No matter what the present success in straightening out difficulties and harmonizing conflicts, it is certain that problems will recur in the future in a new form or on a different plane. Indeed every genuine accomplishment instead of winding up an affair and enclosing it as a jewel in a casket for future contemplation, complicates the practical situation. It effects a new distribution of energies which have henceforth to be employed in ways for which past experience gives no exact instruction. Every important satisfaction of an old want creates a new one; and this new one has to enter upon an experimental adventure to find its satisfaction. From the side of what has gone before achievement settles something. From the side of what comes after, it complicates, introducing new problems, unsettling factors. There is something pitifully juvenile in the idea that "evolution," progress, means a definite sum of accomplishment which will forever stay done, and which by an exact amount lessens the amount still to be done, disposing once and for all of just so many perplexities and advancing us just so far on our road to a final stable and unperplexed goal. Yet the typical nineteenth century, mid-victorian conception of evolution was precisely a formulation of such a consummate juvenilism.
If the true ideal is that of a stable condition free from conflict and disturbance, then there are a number of theories whose claims are superior to those of the popular doctrine of evolution. Logic points rather in the direction of Rousseau and Tolstoi who would recur to some primitive simplicity, who would return from complicated and troubled civilization to a state of nature. For certainly progress in civilization has not only meant increase in the scope and intricacy of problems to be dealt with, but it entails increasing instability. For in multiplying wants, instruments and possibilities, it increases the variety of forces which enter into relations with one another and which have to be intelligently directed. Or again, Stoic indifference or Buddhist calm have greater claims. For, it may be argued, since all objective achievement only complicates the situation, the victory of a final stability can be secured only by renunciation of desire. Since every satisfaction of desire increases force, and this in turn creates new desires, withdrawal into an inner passionless state, indifference to action and attainment, is the sole road to possession of the eternal, stable and final reality.
Again, from the standpoint of definite approximation to an ultimate goal, the balance falls heavily on the side of pessimism.
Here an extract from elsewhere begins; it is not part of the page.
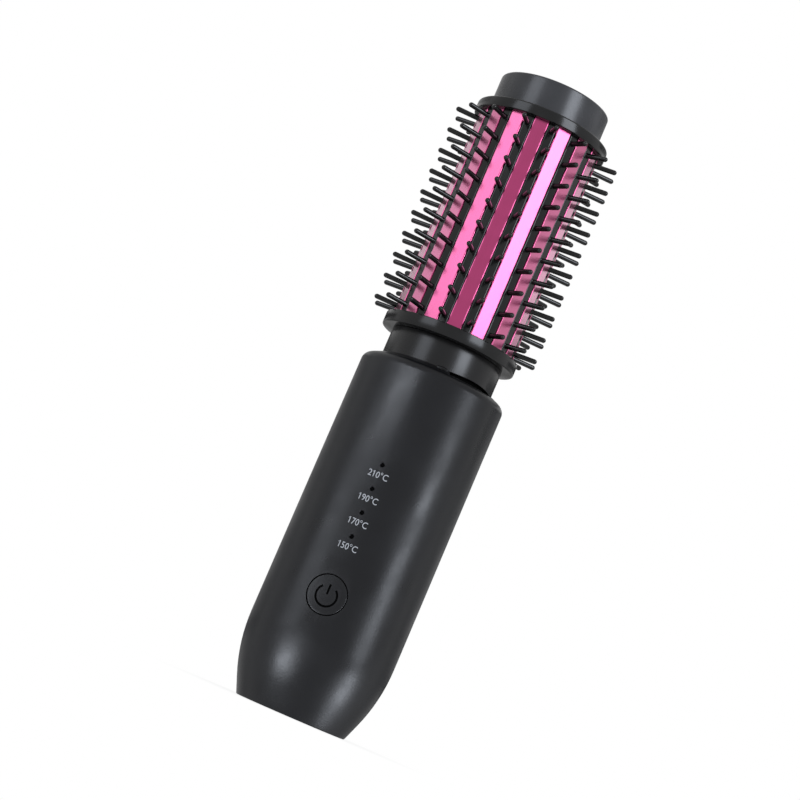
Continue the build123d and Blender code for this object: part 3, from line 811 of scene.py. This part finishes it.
def noise_in(tree, start, scale, detail=3.0, stretch=None):
    """Noise over the object's own coordinates, with its scale taken from a group input."""
    place = add(tree, "ShaderNodeTexCoord").outputs["Object"]
    if stretch:
        mapping = add(tree, "ShaderNodeMapping", Scale=stretch)
        tree.links.new(place, mapping.inputs["Vector"])
        place = mapping.outputs["Vector"]
    noise = add(tree, "ShaderNodeTexNoise", Detail=detail)
    tree.links.new(place, noise.inputs["Vector"])
    tree.links.new(start.outputs[scale], noise.inputs["Scale"])
    return noise.outputs["Fac"]


grain, start, end = new_group("moulded grain", {"Scale": 3000.0, "Cloud scale": 60.0}, ("Height", "Cloud"))
grain.links.new(noise_in(grain, start, "Scale"), end.inputs["Height"])
grain.links.new(noise_in(grain, start, "Cloud scale", 5.0), end.inputs["Cloud"])

handling, start, end = new_group("handling marks", {"Scale": 90.0, "Low": 0.4, "High": 0.5}, ("Roughness",))
spread = add(handling, "ShaderNodeMapRange", From_Min=0.3, From_Max=0.7)
handling.links.new(noise_in(handling, start, "Scale", 6.0), spread.inputs["Value"])
handling.links.new(start.outputs["Low"], spread.inputs["To Min"])
handling.links.new(start.outputs["High"], spread.inputs["To Max"])
handling.links.new(spread.outputs["Result"], end.inputs["Roughness"])

rub, start, end = new_group("edge rub", {"Sharpness": 6.0, "Break up": 200.0}, ("Mask",))
edge = add(rub, "ShaderNodeMapRange", From_Min=0.5, From_Max=0.62)
rub.links.new(add(rub, "ShaderNodeNewGeometry").outputs["Pointiness"], edge.inputs["Value"])
worn = math_of(rub, "MULTIPLY", edge.outputs["Result"], start.outputs["Sharpness"], use_clamp=True)
worn = math_of(rub, "MULTIPLY", worn, noise_in(rub, start, "Break up"), use_clamp=True)
rub.links.new(worn, end.inputs["Mask"])

streaks, start, end = new_group("long streaks", {"Scale": 900.0}, ("Streak",))
streaks.links.new(noise_in(streaks, start, "Scale", 4.0, (1.0, 1.0, 0.03)), end.inputs["Streak"])
print("node groups:", ", ".join(g.name for g in bpy.data.node_groups))

# %% [markdown]
# ## Plastics
#
# All the black plastics share one recipe: two close shades that drift into each other like flow in
# the mould, a fine grain in the bump, uneven gloss from handling and slightly lighter rubbed edges.
# What makes them differ is the gloss: soft-touch coat, plain satin, or the polished neck.

# %% Plastic finishes


def use(tree, group, **values):
    """Place a node group in a material with its own input values."""
    return add(tree, "ShaderNodeGroup", node_tree=group, **values)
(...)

The more striving the more attainments, perhaps; but also assuredly the more needs and the more disappointments. The more we do and the more we accomplish, the more the end is vanity and vexation. From the standpoint of attainment of good that stays put, that constitutes a definite sum performed which lessens the amount of effort required in order to reach the ultimate goal of final good, progress is an illusion. But we are looking for it in the wrong place. The world war is a bitter commentary on the nineteenth century misconception of moral achievement—a misconception however which it only inherited from the traditional theory of fixed ends, attempting to bolster up that doctrine with aid from the "scientific" theory of evolution. The doctrine of progress is not yet bankrupt. The bankruptcy of the notion of fixed goods to be attained and stably possessed may possibly be the means of turning the mind of man to a tenable theory of progress—to attention to present troubles and possibilities.
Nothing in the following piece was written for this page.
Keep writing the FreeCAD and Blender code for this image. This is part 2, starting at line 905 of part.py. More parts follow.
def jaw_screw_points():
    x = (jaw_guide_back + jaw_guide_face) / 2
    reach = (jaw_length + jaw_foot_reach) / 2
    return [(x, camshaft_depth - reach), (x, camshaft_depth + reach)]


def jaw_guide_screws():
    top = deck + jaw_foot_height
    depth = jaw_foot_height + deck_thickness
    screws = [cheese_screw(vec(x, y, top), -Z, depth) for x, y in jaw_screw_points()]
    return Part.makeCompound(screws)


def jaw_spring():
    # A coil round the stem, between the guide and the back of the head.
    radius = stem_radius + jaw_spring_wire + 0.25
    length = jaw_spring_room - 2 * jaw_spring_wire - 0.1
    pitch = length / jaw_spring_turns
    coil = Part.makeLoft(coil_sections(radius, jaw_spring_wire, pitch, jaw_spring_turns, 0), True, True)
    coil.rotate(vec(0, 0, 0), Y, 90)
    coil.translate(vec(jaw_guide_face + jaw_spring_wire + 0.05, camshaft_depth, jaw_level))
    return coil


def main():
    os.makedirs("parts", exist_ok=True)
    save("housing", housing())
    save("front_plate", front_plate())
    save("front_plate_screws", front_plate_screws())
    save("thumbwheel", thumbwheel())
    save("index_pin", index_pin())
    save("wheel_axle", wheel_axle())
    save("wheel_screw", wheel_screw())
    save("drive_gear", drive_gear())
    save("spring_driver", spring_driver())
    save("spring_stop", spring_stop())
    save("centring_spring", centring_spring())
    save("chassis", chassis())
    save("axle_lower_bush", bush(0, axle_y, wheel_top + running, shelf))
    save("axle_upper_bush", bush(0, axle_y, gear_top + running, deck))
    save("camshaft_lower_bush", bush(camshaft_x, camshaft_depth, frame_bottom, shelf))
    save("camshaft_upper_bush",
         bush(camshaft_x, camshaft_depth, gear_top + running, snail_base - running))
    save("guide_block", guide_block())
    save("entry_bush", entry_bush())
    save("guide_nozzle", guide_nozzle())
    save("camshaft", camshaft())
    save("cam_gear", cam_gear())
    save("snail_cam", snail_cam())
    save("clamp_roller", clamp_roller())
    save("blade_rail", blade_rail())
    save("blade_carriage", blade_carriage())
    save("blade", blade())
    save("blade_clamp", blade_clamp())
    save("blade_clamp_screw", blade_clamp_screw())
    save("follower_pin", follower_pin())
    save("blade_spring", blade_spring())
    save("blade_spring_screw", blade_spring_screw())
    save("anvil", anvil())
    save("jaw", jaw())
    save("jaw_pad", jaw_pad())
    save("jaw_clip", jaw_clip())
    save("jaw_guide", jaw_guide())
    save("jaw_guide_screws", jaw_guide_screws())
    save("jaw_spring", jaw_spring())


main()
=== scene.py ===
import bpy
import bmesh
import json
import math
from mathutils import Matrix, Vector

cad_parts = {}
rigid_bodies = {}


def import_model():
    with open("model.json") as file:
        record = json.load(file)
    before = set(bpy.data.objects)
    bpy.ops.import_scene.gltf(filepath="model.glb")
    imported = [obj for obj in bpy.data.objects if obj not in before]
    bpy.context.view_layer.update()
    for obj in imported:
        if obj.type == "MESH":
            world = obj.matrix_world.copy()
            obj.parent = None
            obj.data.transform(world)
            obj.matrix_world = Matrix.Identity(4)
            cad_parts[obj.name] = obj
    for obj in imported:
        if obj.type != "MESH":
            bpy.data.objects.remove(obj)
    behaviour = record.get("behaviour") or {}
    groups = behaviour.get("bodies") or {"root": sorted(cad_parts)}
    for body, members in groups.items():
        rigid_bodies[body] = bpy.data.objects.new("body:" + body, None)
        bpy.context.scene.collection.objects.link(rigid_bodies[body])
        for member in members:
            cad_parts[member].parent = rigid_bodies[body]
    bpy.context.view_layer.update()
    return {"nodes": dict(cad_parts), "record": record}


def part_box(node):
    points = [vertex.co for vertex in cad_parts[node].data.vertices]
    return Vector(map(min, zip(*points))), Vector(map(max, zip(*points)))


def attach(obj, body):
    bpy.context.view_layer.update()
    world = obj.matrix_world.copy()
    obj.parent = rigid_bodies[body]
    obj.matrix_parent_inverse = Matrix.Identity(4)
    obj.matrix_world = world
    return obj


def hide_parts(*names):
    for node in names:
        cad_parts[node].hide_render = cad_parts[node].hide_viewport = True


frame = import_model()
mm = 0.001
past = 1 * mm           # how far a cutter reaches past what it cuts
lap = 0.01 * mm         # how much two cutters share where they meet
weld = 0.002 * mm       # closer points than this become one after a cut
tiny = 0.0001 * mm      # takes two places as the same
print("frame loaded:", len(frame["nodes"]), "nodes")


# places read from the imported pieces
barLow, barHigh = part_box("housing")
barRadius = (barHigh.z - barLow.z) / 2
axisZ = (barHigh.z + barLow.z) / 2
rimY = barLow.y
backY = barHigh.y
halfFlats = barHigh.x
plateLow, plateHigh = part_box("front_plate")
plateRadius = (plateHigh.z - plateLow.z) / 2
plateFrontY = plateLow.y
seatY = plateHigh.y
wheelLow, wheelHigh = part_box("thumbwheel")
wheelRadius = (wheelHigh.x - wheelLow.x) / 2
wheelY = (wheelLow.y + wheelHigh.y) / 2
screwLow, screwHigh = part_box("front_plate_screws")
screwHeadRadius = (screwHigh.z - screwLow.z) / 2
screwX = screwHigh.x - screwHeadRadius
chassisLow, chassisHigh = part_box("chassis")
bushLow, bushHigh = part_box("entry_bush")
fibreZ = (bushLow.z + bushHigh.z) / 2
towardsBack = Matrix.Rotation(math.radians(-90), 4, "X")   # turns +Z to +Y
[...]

Adherents of the idea that betterment, growth in goodness, consists in approximation to an exhaustive, stable, immutable end or good, have been compelled to recognize the truth that in fact we envisage the good in specific terms that are relative to existing needs, and that the attainment of every specific good merges insensibly into a new condition of maladjustment with its need of a new end and a renewed effort. But they have elaborated an ingenious dialectical theory to account for the facts while maintaining their theory intact. The goal, the ideal, is infinite; man is finite, subject to conditions imposed by space and time. The specific character of the ends which man entertains and of the satisfaction he achieves is due therefore precisely to his empirical and finite nature in its contrast with the infinite and complete character of the true reality, the end. Consequently when man reaches what he had taken to be the destination of his journey he finds that he has only gone a piece on the road. Infinite vistas still stretch before him. Again he sets his mark a little way further ahead, and again when he reaches the station set, he finds the road opening before him in unexpected ways, and sees new distant objects beckoning him forward. Such is the popular doctrine.
By some strange perversion this theory passes for moral idealism. An office of inspiration and guidance is attributed to the thought of the goal of ultimate completeness or perfection. As matter of fact, the idea sincerely held brings discouragement and despair not inspiration or hopefulness. There is something either ludicrous or tragic in the notion that inspiration to continued progress is had in telling man that no matter what he does or what he achieves, the outcome is negligible in comparison with what he set out to achieve, that every endeavor he makes is bound to turn out a failure compared with what should be done, that every attained satisfaction is only forever bound to be only a disappointment. The honest conclusion is pessimism. All is vexation, and the greater the effort the greater the vexation. But the fact is that it is not the negative aspect of an outcome, its failure to reach infinity, which renews courage and hope. Positive attainment, actual enrichment of meaning and powers opens new vistas and sets new tasks, creates new aims and stimulates new efforts. The facts are not such as to yield unthinking optimism and consolation; for they render it impossible to rest upon attained goods. New struggles and failures are inevitable. The total scene of action remains as before, only for us more complex, and more subtly unstable. But this very situation is a consequence of expansion, not of failures of power, and when grasped and admitted it is a challenge to intelligence. Instruction in what to do next can never come from an infinite goal, which for us is bound to be empty. It can be derived only from study of the deficiencies, irregularities and possibilities of the actual situation.